No, you wouldn’t. It’s a nice fantasy to think that you would be the one person who would rather die a noble death, but literally everything we know about psychology is against you. The vast majority of Germans were indoctrinated by degrees and subject to extreme pressure from peers and authority figures to conform. More importantly, most of them thought the Jews were genuinely evil, and therefore wiping them out was an act of heroism. You are projecting your hindsight and modern values backwards, and underestimating how hard it is to resist these kinds of forces.

Legally, yes. This question was answered pretty definitively at Nuremberg.

Funny how often that happens when you wait sixty years to charge people with a crime.

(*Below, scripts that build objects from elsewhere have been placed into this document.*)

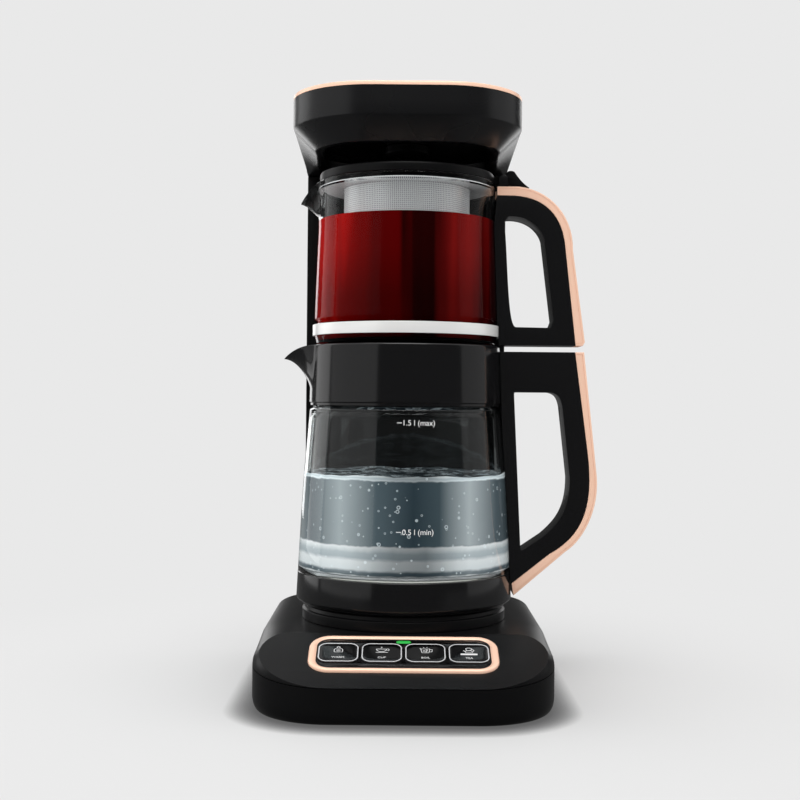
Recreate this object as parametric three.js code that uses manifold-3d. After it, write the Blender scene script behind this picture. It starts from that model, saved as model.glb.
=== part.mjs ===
import * as THREE from 'three';
import { mergeVertices } from 'three/addons/utils/BufferGeometryUtils.js';
import Module from 'manifold-3d';

const wasm = await Module();
wasm.setup();

// Automatic tea maker in millimetres, +Z up. Everything is laid out around the upright
// axis of the two jugs, with -Y towards the user and the ground at zero height.

// Shared sizes
const gap = 0.3;
const wall = 2.4;
const shellRadius = 74;
const jugClearance = 3;
const recessRadius = shellRadius + jugClearance;
const restInset = 4.3;
const restRadius = shellRadius - restInset;
const overrun = 6;
const roundSteps = 36;
const smallSteps = 10;
const cornerSteps = 4;
const outerCornerSteps = 6;
const leastSpreadShare = 0.5;

// Base
const baseSideReach = 18;
const baseHalfWidth = recessRadius + baseSideReach;
const rampTopReach = restRadius + gap;
const rampLength = 60;
const baseFront = rampTopReach + rampLength;
const towerDepth = 39;
const towerRear = recessRadius + towerDepth;
const baseTail = 2;
const baseRear = towerRear + baseTail;
const baseFrontCorner = 50;
const baseRearCorner = 28;
const seamFrontHeight = 23.3;
const seamLevelHeight = 36.5;
const seamLevelReach = 17;
const coverHeight = 46;
const coverCrown = 22;
const crownInsetShares = [0, 0.05, 0.24, 0.58, 1];
const crownRiseShares = [0, 0.3, 0.62, 0.89, 1];
const rampLip = 0.6;
const footLift = 1;
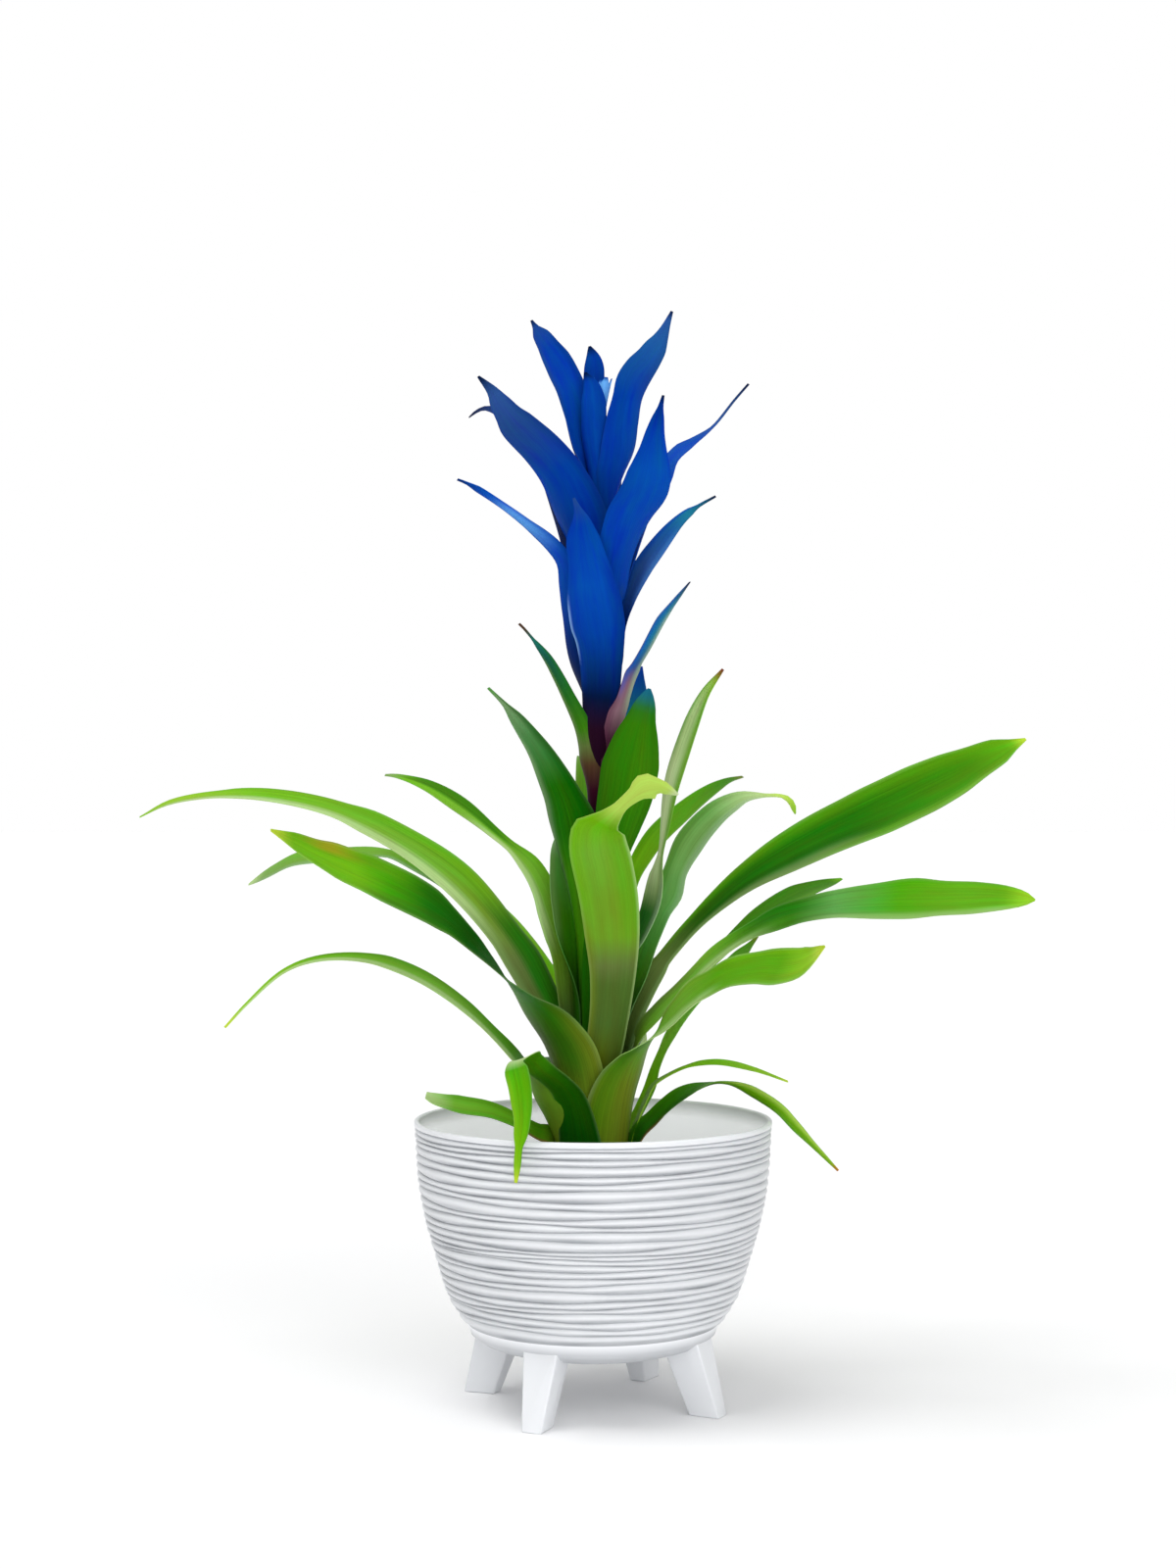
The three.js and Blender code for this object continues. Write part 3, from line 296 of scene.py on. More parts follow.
bladeGrain = makeBladeGrain(grainValues)
skinValues = {
    "leafTop": {"veins": 0.9, "blotches": 0.5, "gloss": 0.34, "shine": 0.14, "relief": 0.25, "glint": "lime"},
    "leafUnder": {"veins": 0.9, "blotches": 0.5, "gloss": 0.42, "shine": 0.1, "relief": 0.3, "glint": "lime"},
    "bractTop": {"veins": 0.6, "blotches": 0.4, "gloss": 0.45, "shine": 0.08, "relief": 0.2, "glint": "sky"},
    "bractUnder": {
        "veins": 0.6, "blotches": 0.4, "gloss": 0.48, "shine": 0.08, "relief": 0.2, "glint": "sky",
    },
}
skins = {
    name: makeBladeSkin(name, "topTint" if name.endswith("Top") else "underTint", values)
    for name, values in skinValues.items()
}

# The flower stalk's line, that the bracts stand round: x, y and height in millimetres
stalkValues = {
    "route": [(0, 0, 112.35), (0, 0, 200), (2, 0, 300), (5.5, 0, 380), (5, 0, 470), (4, 0, 540)],
    "radii": [5.2, 5.2, 5, 4.6, 3.6, 1.6], "sides": 24, "rings": 60,
    "tones": {0.2: "olive", 0.45: "moss", 0.62: "maroon", 0.74: "wine", 0.82: "navy", 1: "royal"},
    "veins": 0.35, "blotches": 0.4, "grainStretch": (60, 60, 10), "relief": 0.3,
}


def stalkAxis(height):
    route = stalkValues["route"]
    i = 0
    while i < len(route) - 2 and height > route[i + 1][2]:
        i += 1
    low, high = Vector(route[i]), Vector(route[i + 1])
    share = min(max((height - low.z) / (high.z - low.z), 0), 1)
    point = low.lerp(high, share)
    return Vector((point.x, point.y, 0))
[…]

Huh? Barack Obama said if he had lived in Nazi Germany he probably would have followed orders rather than be killed.

My mistake. I got confused over who he would shoot and which line he would fall into. Words hard. Pronouns bad.

Yet everyone has their breaking points even in totalitarian regimes. For the Nazis it was the Aktion T4 programme of open euthanasia, which did get some open opposition even against the Nazis. For the Soviets it was the exploding anti-tank dogs, although I only know about the pushback against that from the Wikipedia page. But if true, it would gel nicely with the Iraqi anti-insurgent pushback against using exploding dogs against American forces.

The title of the thread made me think this was going to be about how a run of the mill criminal like a thief was treated by the Nazi justice system.

Same here. This summary suggests that ordinary criminals were treated about as they usually were in a criminal justice system, although the Nazis intimidated judges to be harsher than they had been under the Weimar system. The political and security system was outside the normal criminal system, with multiple police forces with overlapping jurisdictions.